About one hundred years ago these villages were experiencing serious problems which made life for the residents very challenging. Perhaps their most fundamental and most disturbing problem was geophysical, namely, their inability for the most part to cope effectively with the formidable challenges of sea and river defence, drainage and irrigation. These difficulties stemmed from the fact that the coast was below sea level, the rivers often overflowed their banks and the country frequently suffered from seasons of heavy rainfall.

In these circumstances the principal annual works undertaken by most villages were the digging and clearing of drainage trenches and the construction or repair of sluices. In several villages, however, the main drainage could not be kept in order owing to a lack of funds.

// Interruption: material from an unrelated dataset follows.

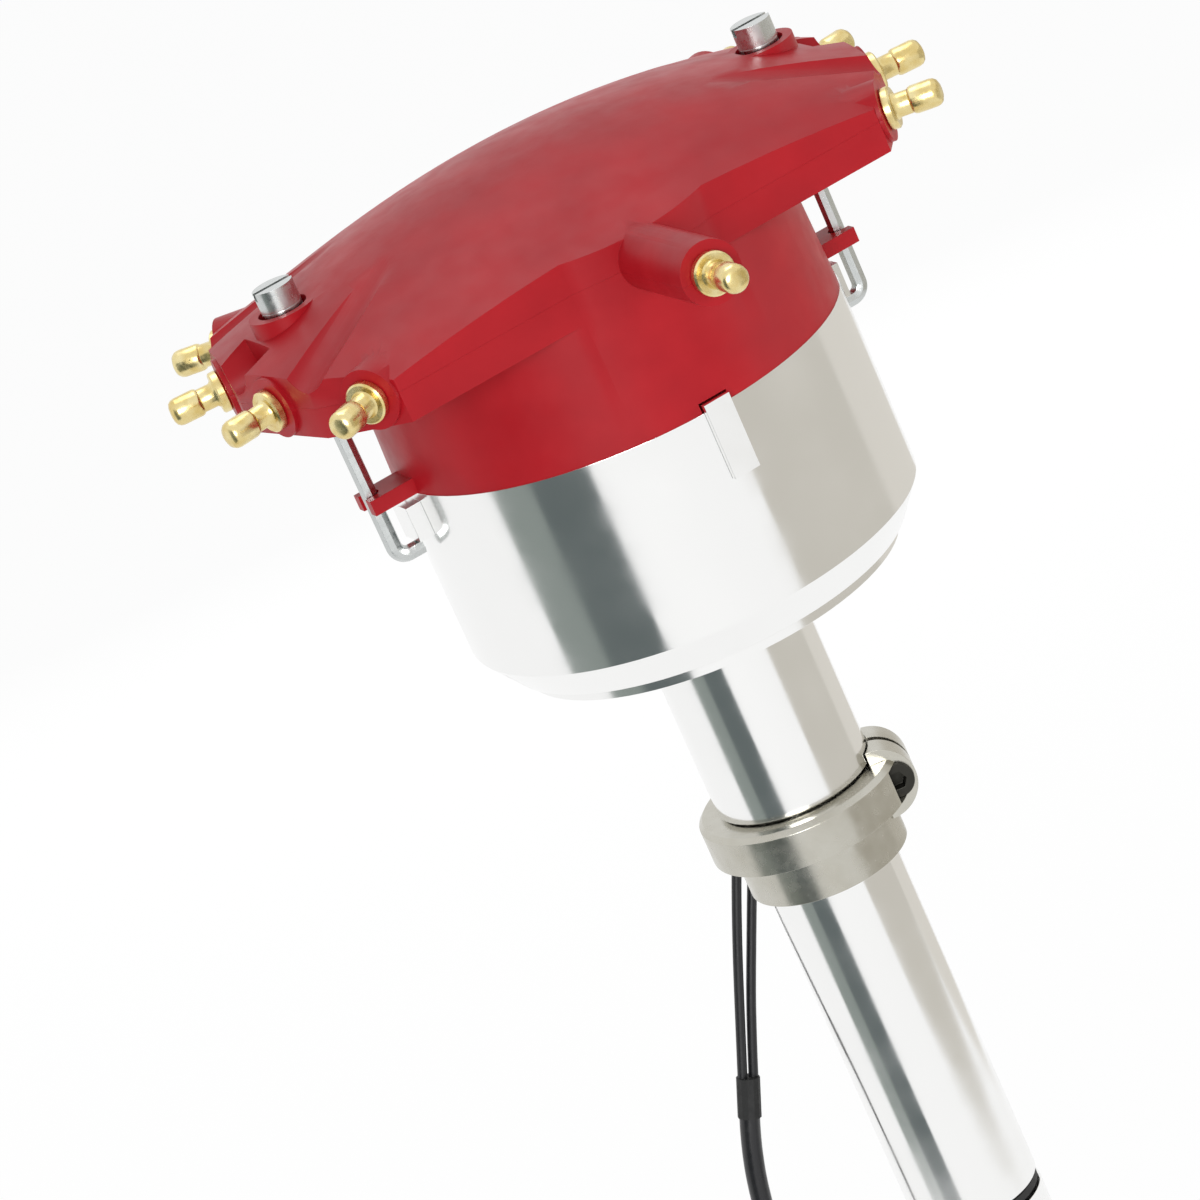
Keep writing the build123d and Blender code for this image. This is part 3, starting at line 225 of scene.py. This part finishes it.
def mottle(tree, shader, socket, low, high, size_mm, detail=3.0):
    """Soft variation of a value or colour between low and high, with blotches of a real size."""
    where = add(tree, "ShaderNodeTexCoord")
    noise = add(
        tree,
        "ShaderNodeTexNoise",
        {"Vector": where.outputs["Object"], "Scale": 1 / (size_mm * MM), "Detail": detail},
    )
    if isinstance(low, str):
        ramp = add(tree, "ShaderNodeValToRGB", {"Fac": noise.outputs[0]})
        ramp.color_ramp.elements[0].position = 0.3
        ramp.color_ramp.elements[0].color = colour(low)
        ramp.color_ramp.elements[1].position = 0.7
        ramp.color_ramp.elements[1].color = colour(high)
        tree.links.new(ramp.outputs[0], shader.inputs[socket])
    else:
        span = add(
            tree,
            "ShaderNodeMapRange",
            {"Value": noise.outputs[0], "From Min": 0.3, "From Max": 0.7, "To Min": low, "To Max": high},
        )
        tree.links.new(span.outputs[0], shader.inputs[socket])
    return noise


def relief(tree, shader, height, depth_mm, strength=1.0):
    """Bump from a pattern of a real depth."""
    bump = add(tree, "ShaderNodeBump", {"Height": height, "Distance": depth_mm * MM, "Strength": strength})
    tree.links.new(bump.outputs[0], shader.inputs["Normal"])


# flexible PVC, extruded: satin, faintly uneven along its length
wire_pvc, tree, shader = principled("black_pvc_wire_cover", "#141417", 0.38)
grain = mottle(tree, shader, "Roughness", 0.32, 0.48, 2.5)
relief(tree, shader, grain.outputs[0], 0.03)

wires = []
for letter, route in wire_routes.items():
    wire = lead_curve("wire_" + letter, route, wire_diameter)
    wire.data.materials.append(wire_pvc)
    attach(wire, "distributor_body")
    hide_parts("lead_wire_" + letter)
    wires.append(wire)

# heat-shrunk polyolefin sleeve: smooth, a little glossier than the wires
sleeve_skin, tree, shader = principled("black_shrink_sleeve", "#19191C", 0.3)
grain = mottle(tree, shader, "Roughness", 0.24, 0.4, 4)
relief(tree, shader, grain.outputs[0], 0.05)
sleeve = lead_curve("sleeve", sleeve_route, sleeve_diameter)
sleeve.data.materials.append(sleeve_skin)
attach(sleeve, "distributor_body")
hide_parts("lead_sleeve")


def paint(material, *names):
    """Gives CAD nodes their material."""
    for name in names:
        nodes[name].data.materials.clear()
        nodes[name].data.materials.append(material)


def merged_copy(name, node_name, flat_angle=0):
    """Active copy of a CAD solid with its doubles merged and, past flat_angle, its flats joined."""
    bpy.ops.object.select_all(action="DESELECT")
    piece = bpy.data.objects.new(name, nodes[node_name].data.copy())
    bpy.context.scene.collection.objects.link(piece)
    piece.select_set(True)
    bpy.context.view_layer.objects.active = piece
    bpy.ops.object.mode_set(mode="EDIT")
    bpy.ops.mesh.select_all(action="SELECT")
    bpy.ops.mesh.remove_doubles(threshold=0.000002)
    if flat_angle:
        bpy.ops.mesh.dissolve_limited(angle_limit=math.radians(flat_angle))
    bpy.ops.object.mode_set(mode="OBJECT")
    return piece


def dressed(name, node_name, body, edge_mm, material):
    """Copy of a CAD solid with its edges broken by a small radius and smooth shading."""
    piece = merged_copy(name, node_name, flat_angle=0.5)
    if edge_mm:
        bevel = piece.modifiers.new("broken_edges", "BEVEL")
        bevel.width = edge_mm * MM
        bevel.segments = 2
        bevel.limit_method = "ANGLE"
        bevel.angle_limit = math.radians(32)
        bevel.use_clamp_overlap = True
        bpy.ops.object.modifier_apply(modifier=bevel.name)
    bpy.ops.object.shade_smooth_by_angle(angle=math.radians(32))
    evened = piece.modifiers.new("face_weighted_normals", "WEIGHTED_NORMAL")
    evened.mode = "FACE_AREA"
    evened.weight = 50
    evened.keep_sharp = True
    bpy.ops.object.modifier_apply(modifier=evened.name)
    piece.data.materials.clear()
    piece.data.materials.append(material)
    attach(piece, body)
    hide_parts(node_name)
    return piece


# moulded rubber of the boot and the grommet, and the connector's glass-filled nylon
moulded_rubber, tree, shader = principled("moulded_black_rubber", "#161616", 0.62)
grain = mottle(tree, shader, "Roughness", 0.55, 0.72, 1.5)
relief(tree, shader, grain.outputs[0], 0.04)
black_nylon, tree, shader = principled("black_glass_filled_nylon", "#17181A", 0.5)
grain = mottle(tree, shader, "Roughness", 0.42, 0.6, 1.0)
relief(tree, shader, grain.outputs[0], 0.03)
paint(moulded_rubber, "lead_boot", "lead_grommet", "o_ring", "upper_bearing_seal")
paint(black_nylon, "lead_connector")

# ---------------------------------------------------------------------------------------
# Housing: bowl, neck and barrel turned from one aluminium billet and polished, so that it
# mirrors the studio in upright bands. Fine turning lines run round it.
# ---------------------------------------------------------------------------------------
polished, tree, shader = principled("polished_turned_aluminium", "#F5F5F4", 0.13, 1.0)
mottle(tree, shader, "Roughness", 0.10, 0.19, 14)
where = add(tree, "ShaderNodeTexCoord")
turning = add(
    tree,
    "ShaderNodeTexWave",
    {"Vector": where.outputs["Object"], "Scale": 1 / (1.6 * MM) / 20, "Distortion": 0.6, "Detail": 2},
    bands_direction="Z",
)
relief(tree, shader, turning.outputs["Fac"], 0.004, 0.25)
dressed("polished_housing", "housing", "distributor_body", 0.4, polished)

# ---------------------------------------------------------------------------------------
# Slip collar: machined from cast aluminium and buffed, a little softer in its shine than the
# housing. A socket-head screw of blackened steel pinches it on the barrel.
# ---------------------------------------------------------------------------------------
cast_aluminium, tree, shader = principled("machined_cast_aluminium", "#C1BFB5", 0.24, 1.0)
mottle(tree, shader, "Base Color", "#BCB9AE", "#C7C5BC", 9)
grain = mottle(tree, shader, "Roughness", 0.2, 0.3, 3.0)
relief(tree, shader, grain.outputs[0], 0.003)
dressed("clamp_collar", "slip_collar", "collar", 0.5, cast_aluminium)
black_oxide, tree, shader = principled("black_oxide_steel", "#3A3935", 0.4, 1.0)
mottle(tree, shader, "Roughness", 0.32, 0.5, 1.5)
dressed("pinch_screw", "collar_screw", "collar", 0.2, black_oxide)

# ---------------------------------------------------------------------------------------
# Cap: two mouldings of red glass-filled polyester. Satin skin with a faint flow mottle,
# rounded edges from the mould.
# ---------------------------------------------------------------------------------------
red_moulding, tree, shader = principled(
    "red_moulded_polyester", "#A6121D", 0.38, **{"Specular IOR Level": 0.24}
)
mottle(tree, shader, "Base Color", "#9F101B", "#AD1620", 18)
grain = mottle(tree, shader, "Roughness", 0.34, 0.44, 6)
relief(tree, shader, grain.outputs[0], 0.05)
dressed("lower_cap", "cap_base", "distributor_body", 0.6, red_moulding)
dressed("upper_cap", "cap_cover", "distributor_body", 0.9, red_moulding)

# ---------------------------------------------------------------------------------------
# Terminals: turned brass plugs, nine alike, pressed into the cap's towers.
# ---------------------------------------------------------------------------------------
brass, tree, shader = principled("turned_brass", "#E3CE8C", 0.24, 1.0)
mottle(tree, shader, "Base Color", "#D8BE78", "#EBDCA6", 3)
grain = mottle(tree, shader, "Roughness", 0.18, 0.34, 0.8)
relief(tree, shader, grain.outputs[0], 0.01)
terminal_height = 165.6
shank_r = 1.9
ring_r = 4.8
ring_width = 2.2
neck_r = 2.7
tip_r = 3.175
tip_length = 13.0


def turned(name, profile, sides=40):
    """Lathe-turned solid on the z axis: each step draws the last ring out to a new radius and height."""
    bpy.ops.object.select_all(action="DESELECT")
    radius, height = profile[0]
    bpy.ops.mesh.primitive_circle_add(
        vertices=sides, radius=radius * MM, fill_type="NGON", location=(0, 0, height * MM)
    )
    piece = bpy.context.object
    piece.name = name
    bpy.ops.object.transform_apply(location=True, rotation=True, scale=True)
    bpy.ops.object.mode_set(mode="EDIT")
    bpy.ops.mesh.select_all(action="SELECT")
    for next_radius, next_height in profile[1:]:
        bpy.ops.mesh.extrude_region_move(
            TRANSFORM_OT_translate={"value": (0, 0, (next_height - height) * MM), "orient_type": "GLOBAL"}
        )
        share = next_radius / radius
        bpy.ops.transform.resize(value=(share, share, 1), center_override=(0, 0, next_height * MM))
        radius, height = next_radius, next_height
    bpy.ops.mesh.select_all(action="SELECT")
    bpy.ops.mesh.normals_make_consistent(inside=False)
    bpy.ops.object.mode_set(mode="OBJECT")
    bpy.ops.object.shade_smooth_by_angle(angle=math.radians(40))
    return piece


def placed(piece, matrix):
    """Moves the finished mesh itself, so that the object stays at the origin."""
    piece.data.transform(matrix)
    piece.data.update()
    return piece


def terminal_profile(start, face):
    """Radius and reach of a plug terminal from its shank in the moulding to its rounded tip."""
    tip = face + tip_length
    return [
        (shank_r, start),
        (shank_r, face),
        (ring_r - 0.4, face),
        (ring_r, face + 0.4),
        (ring_r, face + ring_width - 0.4),
        (ring_r - 0.4, face + ring_width),
        (neck_r + 0.5, face + ring_width),
        (neck_r, face + ring_width + 0.6),
        (neck_r, tip - 7.2),
        (neck_r + 0.3, tip - 6.9),
        (tip_r, tip - 6.4),
        (tip_r, tip - 1.9),
        (tip_r * 0.94, tip - 1.1),
        (tip_r * 0.78, tip - 0.45),
        (tip_r * 0.5, tip - 0.1),
        (tip_r * 0.2, tip),
    ]


terminals = [(f"plug_terminal_{i + 1}", angle, 80.0, 60.0) for i, angle in enumerate(
    (-33.75, -11.25, 11.25, 33.75, 146.25, 168.75, 191.25, 213.75)
)]
terminals.append(("coil_terminal", -90, 84.0, 41.0))
lay_down = Matrix.Rotation(math.radians(90), 4, "Y")
for name, angle, face, start in terminals:
    terminal = turned("brass_" + name, terminal_profile(start, face))
    turn = Matrix.Rotation(math.radians(angle), 4, "Z")
    placed(terminal, Matrix.Translation((0, 0, terminal_height * MM)) @ turn @ lay_down)
    terminal.data.materials.append(brass)
    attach(terminal, "distributor_body")
    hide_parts(name)

paint(brass, "plug_strips", "coil_strip", "rotor_blade", "connector_pins")
paint(polished, "plug_electrodes")

# ---------------------------------------------------------------------------------------
# Latch screws: bright-plated steel rods with slotted heads and washers. Their springs, and
# the brush's, are wound of drawn wire.
# ---------------------------------------------------------------------------------------
zinc, tree, shader = principled("bright_zinc_steel", "#C9CCCB", 0.26, 1.0)
mottle(tree, shader, "Roughness", 0.2, 0.36, 2)
spring_steel, tree, shader = principled("drawn_spring_steel", "#8E9094", 0.3, 1.0)
mottle(tree, shader, "Roughness", 0.24, 0.4, 1.5)
for word in ("left", "right"):
    dressed("latch_" + word, "latch_rod_" + word, "latch_screw_" + word, 0.25, zinc)
    dressed("latch_ring_" + word, "latch_washer_" + word, "latch_" + word, 0.15, zinc)
paint(spring_steel, "advance_spring_a", "advance_spring_b", "weight_clips")


def coil_spring(name, node_name):
    """Smooth-shaded copy of a CAD coil spring in drawn spring steel, baked where it stands."""
    spring = merged_copy(name, node_name)
    bpy.ops.object.shade_smooth_by_angle(angle=math.radians(40))
    spring.data.materials.clear()
    spring.data.materials.append(spring_steel)
    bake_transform(spring)
    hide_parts(node_name)
    return spring


for word in ("left", "right"):
    coil_spring("latch_coil_" + word, "latch_spring_" + word)
coil_spring("brush_coil", "brush_spring")

# ---------------------------------------------------------------------------------------
# Shaft, bearings and drive gear: ground steel, oil-filled bronze and a blackened iron gear.
# ---------------------------------------------------------------------------------------
ground_steel, tree, shader = principled("ground_steel", "#B4B6B8", 0.28, 1.0)
mottle(tree, shader, "Roughness", 0.22, 0.36, 2)
bronze, tree, shader = principled("oil_filled_bronze", "#9C7647", 0.42, 1.0)
mottle(tree, shader, "Base Color", "#8D693E", "#A98252", 2)
mottle(tree, shader, "Roughness", 0.36, 0.52, 1.2)
gear_iron, tree, shader = principled("machined_gear_iron", "#6F7072", 0.36, 1.0)
mottle(tree, shader, "Base Color", "#626366", "#7B7C7E", 4)
grain = mottle(tree, shader, "Roughness", 0.3, 0.46, 1.5)
relief(tree, shader, grain.outputs[0], 0.03)
dressed("shaft_turned", "shaft", "shaft", 0.3, ground_steel)
dressed("gear", "drive_gear", "shaft", 0.25, gear_iron)
paint(ground_steel, "upper_bearing_outer", "upper_bearing_inner", "gear_pin", "advance_carrier",
      "advance_cam", "reluctor", "pickup_core")
paint(bronze, "lower_bushing", "thrust_washer")
paint(zinc, "advance_weight_a", "advance_weight_b", "rotor_screws", "pickup_plate", "pickup_screws")

# ---------------------------------------------------------------------------------------
# Rotor, brush and pickup inside the bowl and the cap.
# ---------------------------------------------------------------------------------------
rotor_red, tree, shader = principled("red_moulded_rotor", "#8F1424", 0.36)
mottle(tree, shader, "Roughness", 0.3, 0.44, 4)
carbon, tree, shader = principled("pressed_carbon", "#1B1B1C", 0.6)
mottle(tree, shader, "Roughness", 0.5, 0.7, 0.8)
coil_tape, tree, shader = principled("varnished_coil_tape", "#20180F", 0.35)
mottle(tree, shader, "Roughness", 0.28, 0.44, 1.5)
magnet_grey, tree, shader = principled("sintered_magnet", "#4A4A4C", 0.5, 0.6)
mottle(tree, shader, "Roughness", 0.42, 0.6, 1.5)
paint(rotor_red, "rotor_body")
paint(carbon, "carbon_brush")
paint(coil_tape, "pickup_coil")
paint(magnet_grey, "pickup_magnet")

Furthermore, exceptionally heavy rainy seasons caused a considerable increase in expenditure for drainage, especially in large mechanically-drained villages such as Plaisance and Buxton, for the operation of such stream-driven machinery was very expensive.

Ultimately the question of drainage everywhere was a matter of funds which tended to be short in all villages. Villages often had no option but to seek loans from the government to cope with the problem of drainage. In 1902, for example, the Golden Grove and Nabaclis Village Council borrowed $2000.00 to cover the cost of renewing the Nabaclis Sea Sluice. That same year the Beterverwagting Village Council borrowed $950.00 to meet its share of the cost of replacing one of the boilers of the Triumph Draining Engine, which was the joint property of the villagers and the government.

The heavy rainfall which caused drainage problems also adversely affected the villages in other ways. In particular, it resulted in the erosion of village streets, thus increasing the cost of their upkeep. Many Village Councils discovered that after seeking to address the principal problem of drainage, they had no funds left to use to maintain and repair village roads. As Thomas Daly, the Inspector of Villages, reported about Plaisance in 1897, "in consequence of the heavy expenditure for drainage because of a very heavy and long rainy season we have had, the works of making up the streets and digging trenches could not be carried out."

The major financial difficulties which villages in Guyana were encountering one hundred years ago were a result of several factors. Prominent among them was the fact that the government, dominated by the White sugar plantocracy, was unwilling to use revenue in the national treasury to develop Black villages, apart from the grant of small loans repayable with interest. Furthermore, each year a significant part of village rates, by far the main source of funds available to Village Councils, was not collected, owing to the inability or unwillingness of villagers to pay them. The Inspector of Villages tended to blame the Chairmen of the Village Councils for this state of affairs, accusing them of dereliction of duty and criticizing them for their reluctance to resort to legal proceedings to enforce rate payments. Occasionally, as was the case of Agricola in 1898, villages also suffered because of the misappropriation of rates by dishonest Village Overseers.

The truth, however, was that in the absence of a subvention from the government, even if all the rates were collected, the Village Councils would still have been short of funds to maintain and develop the villages properly. The uncollected rates, however, made the situation worse, preventing the Councils from being able to undertake budgeted works in relation to drainage, roads and sanitation.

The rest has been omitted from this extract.